Instructions for the task
Repeat, please, only the lines from the top of the data down to the line with "self.h = np.full(self.x.shape, -1.0)"; include both of those lines.

Dataset excerpt
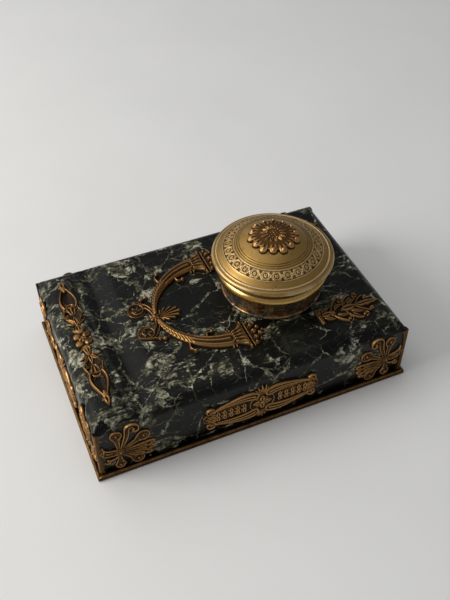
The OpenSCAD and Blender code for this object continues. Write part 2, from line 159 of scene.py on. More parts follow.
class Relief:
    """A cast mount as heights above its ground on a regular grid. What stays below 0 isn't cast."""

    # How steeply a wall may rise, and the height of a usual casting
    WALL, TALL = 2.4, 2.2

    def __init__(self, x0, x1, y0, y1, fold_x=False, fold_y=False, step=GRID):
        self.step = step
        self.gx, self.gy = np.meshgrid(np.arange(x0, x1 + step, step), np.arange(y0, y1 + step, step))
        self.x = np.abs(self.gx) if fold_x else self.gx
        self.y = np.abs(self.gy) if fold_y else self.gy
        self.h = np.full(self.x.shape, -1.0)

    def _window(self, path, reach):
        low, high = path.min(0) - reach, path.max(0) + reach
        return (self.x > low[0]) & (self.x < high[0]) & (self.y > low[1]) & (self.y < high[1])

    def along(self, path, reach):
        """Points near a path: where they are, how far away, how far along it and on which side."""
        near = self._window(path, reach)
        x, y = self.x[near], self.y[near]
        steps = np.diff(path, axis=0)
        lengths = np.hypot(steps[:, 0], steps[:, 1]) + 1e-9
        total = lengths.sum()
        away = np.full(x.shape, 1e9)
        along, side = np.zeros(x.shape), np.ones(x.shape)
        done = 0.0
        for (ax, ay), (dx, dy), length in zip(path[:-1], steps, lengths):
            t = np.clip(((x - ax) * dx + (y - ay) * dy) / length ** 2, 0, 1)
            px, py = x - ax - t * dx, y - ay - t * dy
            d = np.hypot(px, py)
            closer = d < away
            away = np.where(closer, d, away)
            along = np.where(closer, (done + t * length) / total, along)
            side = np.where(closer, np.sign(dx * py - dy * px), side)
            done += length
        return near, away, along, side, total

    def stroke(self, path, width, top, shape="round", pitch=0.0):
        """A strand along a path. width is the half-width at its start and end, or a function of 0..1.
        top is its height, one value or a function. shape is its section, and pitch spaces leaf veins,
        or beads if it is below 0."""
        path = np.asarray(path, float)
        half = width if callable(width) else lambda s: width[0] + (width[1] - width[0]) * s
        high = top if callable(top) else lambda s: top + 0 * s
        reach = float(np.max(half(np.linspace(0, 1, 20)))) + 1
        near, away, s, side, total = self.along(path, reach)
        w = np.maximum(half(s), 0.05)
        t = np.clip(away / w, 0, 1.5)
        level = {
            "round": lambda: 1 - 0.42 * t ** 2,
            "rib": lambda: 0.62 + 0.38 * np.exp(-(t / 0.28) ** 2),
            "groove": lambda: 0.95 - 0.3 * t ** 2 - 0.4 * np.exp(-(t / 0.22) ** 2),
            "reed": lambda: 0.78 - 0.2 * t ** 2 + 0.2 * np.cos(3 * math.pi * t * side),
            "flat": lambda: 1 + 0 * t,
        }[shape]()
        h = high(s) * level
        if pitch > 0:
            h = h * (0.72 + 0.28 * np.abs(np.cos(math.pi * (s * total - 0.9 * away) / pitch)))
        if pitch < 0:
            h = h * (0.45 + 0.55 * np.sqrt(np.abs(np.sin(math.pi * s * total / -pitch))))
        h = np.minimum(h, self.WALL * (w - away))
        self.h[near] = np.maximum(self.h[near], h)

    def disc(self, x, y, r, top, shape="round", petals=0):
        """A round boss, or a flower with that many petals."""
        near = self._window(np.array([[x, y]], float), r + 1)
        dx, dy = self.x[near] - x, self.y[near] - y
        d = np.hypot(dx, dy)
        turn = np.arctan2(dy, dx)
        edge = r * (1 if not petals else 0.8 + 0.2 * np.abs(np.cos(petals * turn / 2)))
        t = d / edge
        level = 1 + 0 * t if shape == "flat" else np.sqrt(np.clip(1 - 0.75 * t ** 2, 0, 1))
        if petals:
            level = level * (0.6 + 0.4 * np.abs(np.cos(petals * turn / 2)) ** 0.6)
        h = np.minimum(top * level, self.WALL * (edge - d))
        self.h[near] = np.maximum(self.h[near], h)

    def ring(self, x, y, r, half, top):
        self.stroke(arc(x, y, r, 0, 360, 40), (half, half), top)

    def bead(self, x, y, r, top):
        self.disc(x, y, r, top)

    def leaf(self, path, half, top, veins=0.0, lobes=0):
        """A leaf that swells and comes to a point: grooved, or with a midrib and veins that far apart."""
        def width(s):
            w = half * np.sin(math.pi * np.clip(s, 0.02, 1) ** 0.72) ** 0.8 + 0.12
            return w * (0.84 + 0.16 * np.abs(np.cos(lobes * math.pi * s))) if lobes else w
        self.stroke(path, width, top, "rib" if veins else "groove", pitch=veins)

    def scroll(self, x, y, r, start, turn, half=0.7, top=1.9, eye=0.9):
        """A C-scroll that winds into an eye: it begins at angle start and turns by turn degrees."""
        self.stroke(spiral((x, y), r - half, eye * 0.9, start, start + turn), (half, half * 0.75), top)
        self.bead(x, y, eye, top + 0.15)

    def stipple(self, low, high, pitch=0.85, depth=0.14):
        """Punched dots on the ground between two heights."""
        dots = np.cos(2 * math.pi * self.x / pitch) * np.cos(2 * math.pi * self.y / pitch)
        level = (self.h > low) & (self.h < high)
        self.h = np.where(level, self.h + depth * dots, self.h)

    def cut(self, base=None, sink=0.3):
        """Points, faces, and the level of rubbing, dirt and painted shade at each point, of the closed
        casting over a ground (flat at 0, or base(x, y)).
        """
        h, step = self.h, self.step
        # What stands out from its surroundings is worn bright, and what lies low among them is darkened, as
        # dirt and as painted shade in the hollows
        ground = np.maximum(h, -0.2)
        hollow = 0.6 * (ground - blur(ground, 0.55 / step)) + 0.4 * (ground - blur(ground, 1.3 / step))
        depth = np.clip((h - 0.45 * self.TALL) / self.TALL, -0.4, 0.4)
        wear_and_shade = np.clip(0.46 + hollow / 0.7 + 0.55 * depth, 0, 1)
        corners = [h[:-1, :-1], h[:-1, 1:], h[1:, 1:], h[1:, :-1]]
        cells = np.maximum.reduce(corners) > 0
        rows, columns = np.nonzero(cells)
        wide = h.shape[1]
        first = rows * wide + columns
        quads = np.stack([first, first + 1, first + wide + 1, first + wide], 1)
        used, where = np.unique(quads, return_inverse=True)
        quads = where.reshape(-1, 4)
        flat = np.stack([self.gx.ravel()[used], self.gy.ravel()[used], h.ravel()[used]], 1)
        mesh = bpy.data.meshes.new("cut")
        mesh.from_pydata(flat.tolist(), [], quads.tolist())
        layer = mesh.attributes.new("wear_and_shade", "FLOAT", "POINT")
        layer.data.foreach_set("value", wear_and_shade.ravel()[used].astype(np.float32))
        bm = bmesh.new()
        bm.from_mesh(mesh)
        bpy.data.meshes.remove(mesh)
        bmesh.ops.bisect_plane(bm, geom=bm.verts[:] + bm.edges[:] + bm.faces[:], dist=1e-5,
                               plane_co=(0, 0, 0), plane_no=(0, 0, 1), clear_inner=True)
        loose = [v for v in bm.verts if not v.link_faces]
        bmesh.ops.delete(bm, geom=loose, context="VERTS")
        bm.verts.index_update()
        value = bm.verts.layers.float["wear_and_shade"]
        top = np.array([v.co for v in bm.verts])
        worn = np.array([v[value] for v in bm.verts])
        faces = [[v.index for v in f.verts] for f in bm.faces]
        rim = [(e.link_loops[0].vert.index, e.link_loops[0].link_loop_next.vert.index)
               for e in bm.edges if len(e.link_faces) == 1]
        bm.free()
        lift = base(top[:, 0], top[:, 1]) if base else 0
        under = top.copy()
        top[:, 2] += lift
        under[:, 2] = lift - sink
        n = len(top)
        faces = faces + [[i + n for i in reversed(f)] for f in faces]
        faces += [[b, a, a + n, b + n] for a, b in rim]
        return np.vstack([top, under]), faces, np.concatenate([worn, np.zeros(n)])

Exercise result
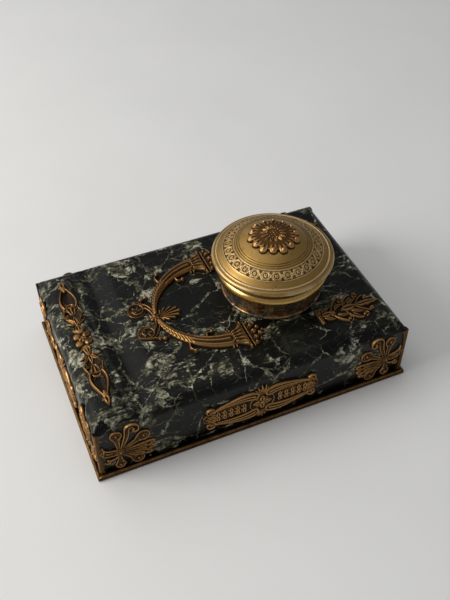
The OpenSCAD and Blender code for this object continues. Write part 2, from line 159 of scene.py on. More parts follow.
class Relief:
    """A cast mount as heights above its ground on a regular grid. What stays below 0 isn't cast."""

    # How steeply a wall may rise, and the height of a usual casting
    WALL, TALL = 2.4, 2.2

    def __init__(self, x0, x1, y0, y1, fold_x=False, fold_y=False, step=GRID):
        self.step = step
        self.gx, self.gy = np.meshgrid(np.arange(x0, x1 + step, step), np.arange(y0, y1 + step, step))
        self.x = np.abs(self.gx) if fold_x else self.gx
        self.y = np.abs(self.gy) if fold_y else self.gy
        self.h = np.full(self.x.shape, -1.0)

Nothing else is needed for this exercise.